The function returns 0 if successful, else a negative number error code. The allocated major and first minor number can then be decomposed from the mutated device_number parameter
int major = device_number >> 20;
int minor = device_number & 0xfffff;
Deregistering the device is achieved in the same way as before with unregister_chrdev.
Loading and removing device modules¶
As with any kernel module, it may be loaded with
sudo insmod module.ko
and removed with
sudo rmmod module
More “intelligent” loading, along with required unresolved module dependencies, is facilitated by the modprobe program, however for simple drivers this is not required. modprobe is useful when loading stacked modules, as it loads dependency modules automatically.
Device nodes¶
To create a device node after a major device number has been register, we can use mkdev:
sudo mkdev /dev/device_name c MAJOR MINOR
where MAJOR and MINOR are integers (here, the c denotes that this is a character device).
To achieve the same in the module code is non-trivial and requires the use of a number of kernel functions and structures.
In order to create a device node, we first require a device class, which we can create using a macro with the effective signature
struct class *class_create(
struct module *owner,
const char *name
)
included from /include/linux/cdev.h. After calling this function, the name will appear in /sys/class/<name>.
The module owner is almost always just THIS_MODULE, and the name is the desired device driver name.
A class, as documented in the kernel code, is essentially an abstracted device:
Classes allow user space to work with devices based on what they do, rather than how they are connected or how they work.

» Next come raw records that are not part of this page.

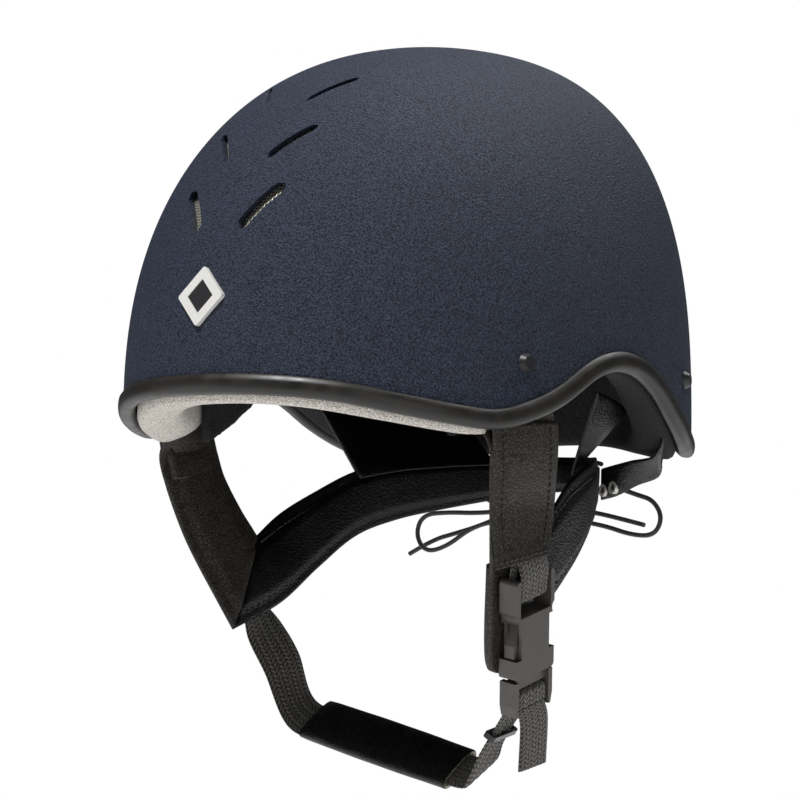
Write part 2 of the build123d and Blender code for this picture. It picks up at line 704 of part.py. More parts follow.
def strap_station(centre, across, thickness=WEBBING_THICKNESS):
    """Ribbon station of webbing width round a centre."""
    half = Vector(*across).normalized() * WEBBING_HALF
    middle = Vector(*centre)
    low = middle - half
    high = middle + half
    return ((low.X, low.Y, low.Z), (high.X, high.Y, high.Z), thickness)


tilt = Vector(*PAD_TILT)
tilt = (tilt - PAD_ALONG * tilt.dot(PAD_ALONG)).normalized()
PAD_ACROSS = (tilt.X, tilt.Y, tilt.Z)
before_pad = along(PAD_START, PAD_ALONG, -8.0)
after_pad = along(PAD_END, PAD_ALONG, 6.0)
KEEPER_LOW = (56.0, -13.0, -139.0)
KEEPER_HIGH = (64.2, -12.6, -127.4)
KEEPER_ACROSS = (-0.05, 0.95, 0.31)
STRAND_TOP = at_buckle(0, -32.0, -2.3)
CHIN_ROUTE = (
    strap_station((-77.6, -14.3, -85.0), (-0.10, 0.97, 0.22)),
    strap_station((-72.6, -13.8, -93.5), (0.25, 0.90, 0.36)),
    strap_station((-63.5, -13.0, -107.0), (0.33, 0.83, 0.45)),
    strap_station(before_pad, PAD_ACROSS),
    strap_station(after_pad, PAD_ACROSS),
    strap_station((50.5, -12.2, -148.0), (0.18, 0.85, 0.49)),
    strap_station(KEEPER_LOW, KEEPER_ACROSS),
    strap_station(KEEPER_HIGH, KEEPER_ACROSS),
    strap_station(STRAND_TOP, BUCKLE_ACROSS),
)

with BuildPart() as webbing_anchor:
    add(ribbon((
        strap_station((-80.9, -14.6, -70.0), (-0.03, 0.975, 0.22)),
        strap_station((-77.8, -14.3, -84.6), (-0.10, 0.97, 0.22)),
    )))

with BuildPart() as chin_webbing:
    add(ribbon(CHIN_ROUTE, end_normal=(0.45, 0.0, 0.89)))

TURN_OUTLINE = (
    (-32.8, -2.6), (-31.9, -3.6), (-26.1, -3.6), (-25.3, -2.6), (-25.3, 2.6), (-26.1, 3.6), (-31.9, 3.6),
    (-32.8, 2.6),
)
TURN_HOLE = ((-31.1, -1.9), (-26.9, -1.9), (-26.9, 1.9), (-31.1, 1.9))
with BuildPart() as webbing_turn:
    add(across_webbing(TURN_OUTLINE, WEBBING_HALF, TURN_HOLE))
    add(chin_webbing.part, mode=Mode.SUBTRACT)

TAIL_TOP = at_buckle(0, -33.3, 2.2)
with BuildPart() as webbing_tail:
    add(ribbon((
        strap_station(TAIL_TOP, BUCKLE_ACROSS),
        strap_station((75.4, -9.0, -127.5), (0.0, 0.975, 0.2)),
        strap_station((71.6, -5.4, -146.5), (0.0, 0.98, 0.17)),
    )))

with BuildPart() as chin_pad:
    with BuildSketch(Plane(origin=PAD_START, x_dir=PAD_ACROSS, z_dir=PAD_ALONG)):
        RectangleRounded(PAD_WIDTH, PAD_THICKNESS, 3.2)
        Rectangle(20.5, 2.7, mode=Mode.SUBTRACT)
    extrude(amount=PAD_LENGTH)

keeper_run = (Vector(*KEEPER_HIGH) - Vector(*KEEPER_LOW)).normalized()
with BuildPart() as strap_keeper:
    with BuildSketch(Plane(origin=along(KEEPER_LOW, keeper_run, 7.0), x_dir=KEEPER_ACROSS, z_dir=keeper_run)):
        RectangleRounded(23.0, 5.4, 1.6)
        Rectangle(20.2, 2.8, mode=Mode.SUBTRACT)
    extrude(amount=2.4)

# ---- pieces written ------------------------------------------------------------------------------
PIECES = {
    "outer_shell": outer_shell, "edge_trim": edge_trim, "badge_plate": badge_plate,
    "badge_inlay": badge_inlay, "harness_rivets": harness_rivets, "rivet_washers": rivet_washers,
    "vent_mesh_left": vent_mesh_left, "vent_mesh_right": vent_mesh_right, "eps_liner": eps_liner,
    "brow_lining": brow_lining, "nape_lining": nape_lining, "crown_pad": crown_pad,
    "side_pad_left": side_pad_left, "side_pad_right": side_pad_right,
    "front_strap_left": front_strap_left, "front_strap_right": front_strap_right,
    "rear_strap_left": rear_strap_left, "rear_strap_right": rear_strap_right,
    "nape_joiner": nape_joiner, "nape_panel_left": nape_panel_left, "nape_panel_right": nape_panel_right,
    "lace_flap_left": lace_flap_left, "lace_flap_right": lace_flap_right, "lace_eyelets": lace_eyelets,
    "lace_right_swing": lace_right_swing, "lace_right_tail": lace_right_tail,
    "lace_left_loop": lace_left_loop, "lace_left_tail": lace_left_tail, "lace_left_swing": lace_left_swing,
    "lace_cross_strand": lace_cross_strand, "lace_knot": lace_knot,
    "buckle_female": buckle_female, "buckle_male": buckle_male, "prong_front": prong_front,
    "prong_rear": prong_rear, "buckle_loop": buckle_loop, "webbing_anchor": webbing_anchor,
    "chin_webbing": chin_webbing, "webbing_turn": webbing_turn, "webbing_tail": webbing_tail,
    "chin_pad": chin_pad, "strap_keeper": strap_keeper,
}
for name, piece in PIECES.items():
    piece.part.label = name
    export_step(piece.part, f"parts/{name}.step")
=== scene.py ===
import json
from math import cos, pi, radians, sin, sqrt

import bmesh
import bpy
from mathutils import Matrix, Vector

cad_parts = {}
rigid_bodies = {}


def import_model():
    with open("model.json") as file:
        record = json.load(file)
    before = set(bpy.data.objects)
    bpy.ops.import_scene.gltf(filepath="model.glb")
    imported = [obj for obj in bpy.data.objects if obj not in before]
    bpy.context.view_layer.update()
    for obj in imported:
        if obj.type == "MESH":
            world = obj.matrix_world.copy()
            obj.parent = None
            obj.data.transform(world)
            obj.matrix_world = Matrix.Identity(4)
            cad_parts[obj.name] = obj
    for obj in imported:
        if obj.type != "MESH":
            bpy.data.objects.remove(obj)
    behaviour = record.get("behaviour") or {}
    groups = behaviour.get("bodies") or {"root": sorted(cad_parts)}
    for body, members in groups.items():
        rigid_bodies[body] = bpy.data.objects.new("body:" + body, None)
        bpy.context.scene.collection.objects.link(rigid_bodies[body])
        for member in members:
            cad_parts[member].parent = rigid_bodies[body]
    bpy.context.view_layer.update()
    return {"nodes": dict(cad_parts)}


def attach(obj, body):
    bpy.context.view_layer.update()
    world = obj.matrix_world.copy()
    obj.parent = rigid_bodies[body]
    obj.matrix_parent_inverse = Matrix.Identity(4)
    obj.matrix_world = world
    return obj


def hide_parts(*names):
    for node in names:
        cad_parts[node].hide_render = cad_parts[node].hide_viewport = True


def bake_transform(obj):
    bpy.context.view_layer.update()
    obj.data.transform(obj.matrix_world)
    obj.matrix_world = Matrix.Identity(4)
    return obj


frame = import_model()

# Lengths below are in millimetres unless a name says otherwise; MM turns them into Blender's metres.
MM = 0.001

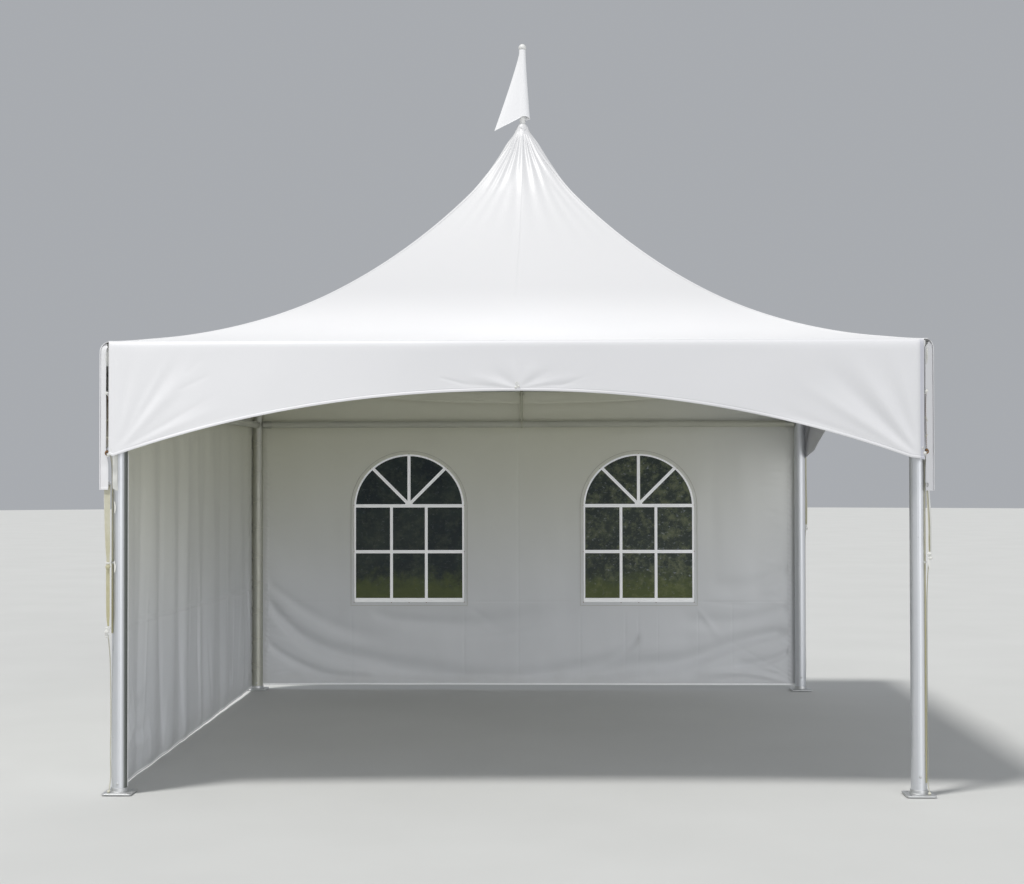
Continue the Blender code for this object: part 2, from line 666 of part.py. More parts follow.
def corner_straps(finish):
    """Webbing that ties the corner of the canopy down, knotted to a rope beside the leg."""
    inward = (CLOTH + GAP + STRAP_THICKNESS) / math.sqrt(2)
    tail_x = SIDE_VALANCE_REACH - TAIL_WIDTH / 2 - inward
    tail_y = -(SIDE_VALANCE_HALF + TAIL_WIDTH / 2 - inward)
    side = math.radians(ROPE_SIDE_ANGLE)
    away = LEG_RADIUS + GAP + ROPE_DIAMETER / 2
    rope_x = HALF + away * math.cos(side)
    rope_y = -(HALF + away * math.sin(side))
    rope = ROPE_DIAMETER / 2
    knot = KNOT_WIDTH / 2
    knot_x = rope_x + knot
    shoulder = (knot * KNOT_SHOULDER, knot * KNOT_SHOULDER * KNOT_FLATNESS)
    rope_end = PLATE_THICKNESS + GAP
    flat = STRAP_THICKNESS / 2
    levels = [
        (tail_x, tail_y, TAIL_BOTTOM + STRAP_LAP, STRAP_WIDTH / 2, flat),
        (tail_x, tail_y, TAIL_BOTTOM - STRAP_LAP / 2, STRAP_WIDTH / 2, flat),
        (knot_x, rope_y, KNOT_HEIGHT + STRAP_NECK, rope, STRAP_THICKNESS),
        (knot_x, rope_y, KNOT_HEIGHT + knot, *shoulder),
        (knot_x, rope_y, KNOT_HEIGHT, knot, knot * KNOT_FLATNESS),
        (knot_x, rope_y, KNOT_HEIGHT - knot, *shoulder),
        (knot_x, rope_y, KNOT_HEIGHT - STRAP_NECK, rope, rope),
        (rope_x, rope_y, KNOT_HEIGHT - ROPE_LEAD, rope, rope),
        (rope_x, rope_y, rope_end, rope, rope),
    ]
    for corner, (x, y, _) in CORNERS.items():
        mesh = strand_mesh("corner_strap_" + corner, levels, (x, -y))
        place("corner_strap_" + corner, mesh, finish)


def pennant(finish):
    """A limp flag: it wraps the front of its pole as a cone and hangs out to the left as a point."""
    turns = np.radians(np.linspace(PENNANT_WRAP_ANGLE, -90, PENNANT_WRAP_STEPS + 1))
    top = flagpole_top() - PENNANT_TOP_DROP
    outer = []
    inner = []
    for row in range(PENNANT_ROWS + 1):
        fall = row / PENNANT_ROWS
        radius = POLE_RADIUS + GAP + PENNANT_FLARE * fall
        rim = radius + PENNANT_THICKNESS
        length = PENNANT_LENGTH * fall + PENNANT_THICKNESS
        near = []
        far = []
        for angle in turns:
            height = top - PENNANT_WRAP_HEIGHT * fall
            near.append((radius * math.cos(angle), radius * math.sin(angle), height))
            far.append((rim * math.cos(angle), rim * math.sin(angle), height))
        for step in range(1, PENNANT_POINT_STEPS + 1):
            share = step / PENNANT_POINT_STEPS
            height = top - (PENNANT_WRAP_HEIGHT + PENNANT_TIP_DROP * share) * fall
            near.append((-length * share, -radius, height))
            far.append((-length * share, -rim, height))
        inner.append(near)
        outer.append(far)
    place("pennant", sheet_mesh("pennant", np.array(outer), np.array(inner)), finish)


def main():
    clear_scene()
    finishes = {
        "aluminium": material("aluminium", (0.55, 0.56, 0.56), 0.35, 1.0),
        "steel": material("steel", (0.42, 0.42, 0.41), 0.5, 1.0),
        "cast_metal": material("cast_metal", (0.60, 0.60, 0.58), 0.5, 1.0),
        "canopy": material("canopy", (0.86, 0.87, 0.87), 0.55),
        "valance": material("valance", (0.80, 0.82, 0.84), 0.55),
        "wall_vinyl": material("wall_vinyl", (0.55, 0.57, 0.57), 0.5),
        "clear_vinyl": material("clear_vinyl", (0.10, 0.13, 0.12), 0.12),
        "webbing": material("webbing", (0.60, 0.58, 0.35), 0.8),
        "cable": material("cable", (0.45, 0.45, 0.45), 0.4, 1.0),
        "pennant": material("pennant", (0.80, 0.80, 0.80), 0.6),
    }
    frame(finishes)
    mast_and_stays(finishes)
    for side, turn in SIDES.items():
        roof_panel(side, turn, finishes["canopy"])
        valance(side, turn, finishes["valance"])
    for side in ("rear", "left"):
        inner_flap(side, SIDES[side], finishes["valance"])
    walls(finishes)
    corner_straps(finishes["webbing"])
    pennant(finishes["pennant"])


main()
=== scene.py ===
"""Looks of a square frame tent: cloth, windows, fittings, camera and light around the fixed frame.

Metres, +Z up, seen from the open front along +Y.
"""

import math

import bmesh
import bpy
import numpy as np
from mathutils import Matrix, Vector


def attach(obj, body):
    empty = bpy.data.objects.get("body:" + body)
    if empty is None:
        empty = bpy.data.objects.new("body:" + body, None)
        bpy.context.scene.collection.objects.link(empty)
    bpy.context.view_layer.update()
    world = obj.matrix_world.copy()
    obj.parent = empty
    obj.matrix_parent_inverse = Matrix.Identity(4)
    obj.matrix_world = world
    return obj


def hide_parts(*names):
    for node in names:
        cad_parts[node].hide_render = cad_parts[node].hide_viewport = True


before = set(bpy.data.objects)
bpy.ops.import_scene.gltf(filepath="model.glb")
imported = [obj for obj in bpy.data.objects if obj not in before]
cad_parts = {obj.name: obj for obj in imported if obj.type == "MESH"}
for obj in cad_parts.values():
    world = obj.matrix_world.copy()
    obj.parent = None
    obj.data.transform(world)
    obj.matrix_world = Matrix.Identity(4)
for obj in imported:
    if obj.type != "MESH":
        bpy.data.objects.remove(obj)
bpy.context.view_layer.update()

# Frame of the tent
HALF = 2.286
LEG_RADIUS = 0.0445
BEAM_RADIUS = 0.025
BEAM_HEIGHT = 2.535
RAIL_HEIGHT = 2.235
PLATE_SIDE = 0.170
PLATE_THICKNESS = 0.010
FOOT_BOLT_LEFT = 0.058
FOOT_BOLT_RIGHT = 0.109
HANGER_X = -0.050

# Canopy
EAVE = 2.340
EAVE_HEIGHT = 2.595
PEAK = 0.034
ROOF_PITCH = 1.245
ROOF_SAG = 1.435
PEAK_FLARE = 0.052
PEAK_FLARE_WIDTH = 0.050
PEAK_ROUNDING = 0.100
PANEL_BULGE = 0.055
CANOPY_CLOTH = 0.0016
CURTAIN_CLOTH = 0.0015
ARCH_TOP = 2.303
ARCH_DROP = 0.380
ARCH_POWER = 2.15
VALANCE_BULGE = {"front": 0.045, "rear": 0.045, "left": 0.059, "right": 0.039}
BULGE_DEPTH = 0.057
SIDE_HALF = 2.295
TAIL_BOTTOM = 1.743
SHORT_TAIL_BOTTOM = 1.955
SHORT_TAIL_DRAWN_IN = 0.042
WIDE_REACH = 2.385
TIE_HEIGHT = 1.778
HEM_HEIGHT = 0.016

# Walls and windows
WALL_INNER = 2.3308
WALL_CLOTH = 0.0016
WALL_TOP = 2.485
BACK_HALF = 2.305
BACK_BOTTOM = 0.035
LACED_EDGES = (-2.215, 2.195)
BELT = 0.736
LEFT_FRONT = 2.2412
TUCK = 0.079
TUCK_LENGTH = 0.340
TUCK_TOP = 2.170
TUCK_FULL = 1.930
WINDOW_HALF = 0.451
SILL = 0.746
SPRING = 1.539
ARCH_RISE = 0.430
WINDOW_MIDDLE = 1.25
TRANSOM = 1.547
MIDDLE_BAR = 1.159
UPRIGHTS = (-0.149, 0.146)
HUB_HEIGHT = 1.558
SPOKES = (46, 90, 134)
WINDOWS = {"left": -1.007, "right": 0.935}
PANE_NEAR = 2.3341
PANE_FAR = 2.3356

SIDES = {"front": 0, "right": 90, "rear": 180, "left": 270}
CORNERS = {
    "front_left": (-1, -1),
    "front_right": (1, -1),
    "rear_right": (1, 1),
    "rear_left": (-1, 1),
}
SHARP_ANGLE = math.radians(40)


# Shader maths

class Value:
    """A number or colour that varies over a surface. Arithmetic on it adds Math nodes."""

    def __init__(self, look, socket):
        self.look = look
        self.socket = socket

    def math(self, operation, *others):
        inputs = dict(enumerate((self, *others)))
        return self.look.node("ShaderNodeMath", {"operation": operation}, inputs)

    def __add__(self, other):
        return self.math("ADD", other)

    def __sub__(self, other):
        return self.math("SUBTRACT", other)

    def __mul__(self, other):
        return self.math("MULTIPLY", other)

    def __rsub__(self, other):
        return self * -1.0 + other

    __radd__ = __add__
    __rmul__ = __mul__

    def step(self, low, high):
        """Rises smoothly from 0 at low to 1 at high."""
        settings = {"interpolation_type": "SMOOTHSTEP"}
        return self.look.node("ShaderNodeMapRange", settings, {0: self, 1: low, 2: high})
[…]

Next, we can create a device and register it in sysfs using
struct device *device_create(
struct class *class,
struct device *parent,
dev_t devt,
void *drvdata,
const char *fmt, ...
)
The device will now appear both in /sys/devices/virtual/<class name>/<device name> and in /dev/<device name>.
This function also creates a device node using the major and minor numbers passed as devt. The parent would usually be the parent device under which this new device should be registered, and drvdata is data provided for callbacks. In simple cases, parent and drvdata can both be NULL.
To initialize the file operations, we use
void cdev_init(
struct cdev *cdev,
const struct file_operations *fops
)
and then register these character device operations to the device number using
int cdev_add(
struct cdev *p,
dev_t dev,
unsigned count
)
where count is again the number of minor device numbers corresponding to this device.
In practice, a full module implementing dynamic device numbering and device node creation may look like this
#include <linux/module.h>
#include <linux/init.h>
#include <linux/fs.h>
#include <linux/cdev.h>
#define DRIVER_NAME "exampledriver"
MODULE_LICENSE("GPL");
MODULE_AUTHOR("fjebaker");
MODULE_DESCRIPTION("Example dynamic device number and automatic device registering.");
static dev_t device_number;
static struct class *device_class;
static struct device *device_node;
static struct cdev char_device;
static int devopen(struct inode *devfile, struct file *instance) { printk("Opened!"); return 0; }
static int devshut(struct inode *devfile, struct file *instance) { printk("Closed!"); return 0; }
static struct file_operations fops = {
.owner = THIS_MODULE,
.open = devopen,
.release = devshut
};
static int __init mod_init(void)
{
if (alloc_chrdev_region(&device_number, 0, 1, DRIVER_NAME) < 0) {
pr_err("Device number could not be allocated.\n");
return -1;
}
pr_info("Device major %d minor %d registered.\n", device_number >> 20, device_number & 0xfffff);
device_class = class_create(THIS_MODULE, DRIVER_NAME);
if (device_class == NULL) {
pr_err("Device class could not be created. \n");
goto ClassErr;
}
device_node = device_create(device_class, NULL, device_number, NULL, DRIVER_NAME);
if (device_node == NULL) {
pr_err("Device node could not be created. \n");
goto FileErr;
}
cdev_init(&char_device, &fops);
if (cdev_add(&char_device, device_number, 1) == -1) {
pr_err("Registering of char device to kernel failed.\n");
goto AddErr;
}
return 0;
AddErr:
device_destroy(device_class, device_number);
FileErr:
class_destroy(device_class);
ClassErr:
unregister_chrdev(device_number, DRIVER_NAME);
return -1;
}
static void __exit mod_exit(void)
{
cdev_del(&char_device);
device_destroy(device_class, device_number);
class_destroy(device_class);
unregister_chrdev(device_number, DRIVER_NAME);
}
module_init(mod_init);
module_exit(mod_exit);
Note: generally the class name and device name should be different. Consider a suite of GPIO device drivers that all function on different LEDS: here the class name could be something descriptive like leds and the individual device drivers be warning, error, power, etc.
The __init and __exit keywords are used to hint to the kernel that these functions are only required when initializing or exiting the module, and that the symbols can be unloaded when not required. These functions are further marked into a global variable with the module_init and module_exit macros. If a module does not define an exit function, then the kernel does not allow it to be unloaded.